I thought I was going crazy. The reindex frequency is so much higher than it used to be. AppCode is worse than IntelliJ in this regard and building Swift indexes for Cocoapods is unimaginably slow.
Its a drawback, yes. But not a deal breaker for most people. Most professional users have good RAM and SSD, and start IntelliJ maybe once a day. It's "Good Enough ™"
I have 64gb of ram and Webstorm still freezes for 15+ seconds sometimes. It's not GC, it's not memory, not plugins, just random bugs or filesystem access blocking UI updates etc.
I wrote plugins for most IDEs including JetBrains. If you hold the EDT they block your plugin.

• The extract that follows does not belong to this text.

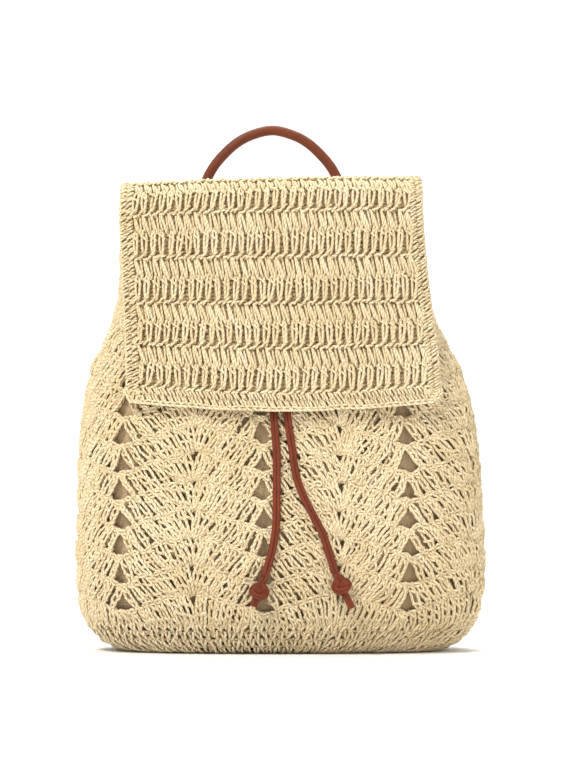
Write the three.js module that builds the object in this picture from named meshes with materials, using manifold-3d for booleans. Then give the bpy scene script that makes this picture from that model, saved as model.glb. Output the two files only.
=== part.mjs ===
// A crocheted straw backpack standing on its oval base.
// A lined sack narrows to a gathered mouth that a leather lace runs through. A straw flap with a
// crocheted edging folds over the mouth from the back, and the two knotted lace ends hang below it.
// A rolled leather handle and two leather shoulder straps are sewn to the back.
// Millimetres, +Z up, the front faces -Y, and the origin is the middle of the base's flat underside.

import * as THREE from "three";
import { mergeVertices } from "three/addons/utils/BufferGeometryUtils.js";
import Module from "manifold-3d";

const wasm = await Module();
wasm.setup();

// The sack
const BAG_WIDTH = 290;
const BAG_DEPTH = 130;
const RIM_HEIGHT = 312;
const STRAW_WALL = 3.2;
const BASE_BAND = 18; // height of the tight rounds that turn up from the base
const SEAM_GAP = 0.4; // clearance between pieces that are sewn or laid on each other
const LINING_WALL = 1.2;
const LINING_TOP = 278;

// The crochet pattern: fans that meet at columns of eyelets
const MOTIFS = 7;
const MOTIF_SHIFT = -0.017; // share of the way round from the front middle to the first column
const ROW_HEIGHT = 19.2;
const FIRST_EYELET = 35; // height of the lowest eyelets' middles
const EYELET_ROWS = 9;
const EYELET_WIDTH = 9.5;
const EYELET_HEIGHT = 13;
const RIB_DEPTH = 1.2; // how far the sack sinks in at a column of eyelets

// The gathered mouth and its lace
const GATHERS = 10;
const GATHER_DEPTH = 6.5;
const GATHER_START = 244; // height where the folds of the mouth begin
const LACE_HEIGHT = 298;
const LACE_WIDTH = 5.5;
const LACE_THICKNESS = 3;
const LACE_OPENING = 34.4; // between the loop's two ends at the front middle
const LOOP_STEPS = 44;
const LACE_INSET = 4.6; // how far inside the back wall's outer face the lace runs

// The flap
const FLAP_WIDTH = 213;
const FLAP_FLARE = 4; // how much wider the flap is at its lower edge
const FLAP_TOP = 338.5;
const FLAP_TILT = 2.4; // how much higher the fold is at its right end than in the middle
const FLAP_HEM = 176.5; // height of the flap's lower edge at its corners
const FLAP_SAG = 9.5; // how much lower the edge hangs in the middle
const FLAP_WALL = 3.2;
const FLAP_LIFT = 5; // room for the lace ends between the sack and the flap
const FLAP_TAIL = 12; // what of the flap is sewn down on the outside of the back
const FLAP_WRAP = 11; // how far the side edges bend back round the sack
const FLAP_CORNER = 10;
const FLAP_LEAN = 9; // sideways drift from the fold to the lower edge
const EDGING_WIDTH = 8.5;
const FLAP_ROWS = [0, 0.045, 0.09, 0.13, 0.17, 0.21, 0.25, 0.29, 0.33, 0.38, 0.44, 0.52, 0.61, 0.7, 0.79, 0.88];
const EDGING_START = 3; // the row where the flap has left its back seam

// The leather pieces
const HANDLE_DIAMETER = 7.2;
const HANDLE_TOP = 390;
const HANDLE_SPREAD = 116;
const HANDLE_TAB = { width: 16, length: 30, thickness: 2.6 };
const HANDLE_FOOT = 266; // height of the lower end of each tab
const STRAP_WIDTH = 20;
const STRAP_THICKNESS = 3;
const STRAP_BOW = 74;
const STRAP_SPACING = 42; // between the straps' middles where they leave the patch
const STRAP_FOOT_SPACING = 196;
const STRAP_FOOT_HEIGHT = 44;
const PATCH = { width: 84, height: 36, foot: 250, thickness: 2.2 };

// Sections of the sack's outer face, from the base to the rim. up is a share of RIM_HEIGHT, wide and
// lean of half BAG_WIDTH, front and back of BAG_DEPTH, and square is the superellipse's exponent.
const SECTIONS = [
  { up: 0, wide: 0.755, front: 0.31, back: 0.29, square: 2.6, lean: 0 },
  { up: 0.01, wide: 0.822, front: 0.362, back: 0.338, square: 2.6, lean: 0 },
  { up: 0.026, wide: 0.88, front: 0.41, back: 0.376, square: 2.6, lean: 0 },
  { up: 0.058, wide: 0.945, front: 0.456, back: 0.416, square: 2.6, lean: 0 },
  { up: 0.11, wide: 0.984, front: 0.496, back: 0.444, square: 2.7, lean: 0 },
  { up: 0.2, wide: 1, front: 0.526, back: 0.458, square: 2.7, lean: 0 },
  { up: 0.32, wide: 0.99, front: 0.535, back: 0.462, square: 2.7, lean: -0.002 },
  { up: 0.45, wide: 0.982, front: 0.53, back: 0.46, square: 2.7, lean: -0.008 },
  { up: 0.56, wide: 0.954, front: 0.502, back: 0.45, square: 2.7, lean: -0.015 },
  { up: 0.65, wide: 0.905, front: 0.452, back: 0.434, square: 2.8, lean: -0.025 },
  { up: 0.72, wide: 0.825, front: 0.396, back: 0.418, square: 3, lean: -0.03 },
  { up: 0.79, wide: 0.77, front: 0.336, back: 0.406, square: 3.3, lean: -0.036 },
  { up: 0.88, wide: 0.745, front: 0.274, back: 0.392, square: 3.6, lean: -0.044 },
  { up: 1, wide: 0.735, front: 0.21, back: 0.376, square: 4, lean: -0.048 },
];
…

There's no way a core plugin allows that. I'm guessing this is some other bug, did you file an issue with your logs?
I read through the logs and they didn't show anything very helpful. Every time I ran profiling tools on it, it never occurred so I haven't created a ticket yet ... :)
That’s just the jetbrains releasing an old runtime (11) with an even older GC and relatively low max heap size. Just simply bumping the heap size up helps, but changing it to G1GC with a lower target pause time and adequate heap size will make it so much smoother. But if you can then change to a newer runtime and use ZGC which has basically no pause whatsoever.
The unfortunate effect of it being a JVM product is that you need to tune GC and memory setting because defaults are made for people having 8GB of RAM.
How does excessive resource usage mean their product is unstable? It's a pity if the performance is bad, but I would think stable means there are little to no major breaking bugs that get in the way, and if they do an IDE restart usually fixes things.
They literally broke all plug-ins for months because of a regression in stripping white space from config files. The whole product is incredibly poorly tested and is only dominant because it’s the least terrible.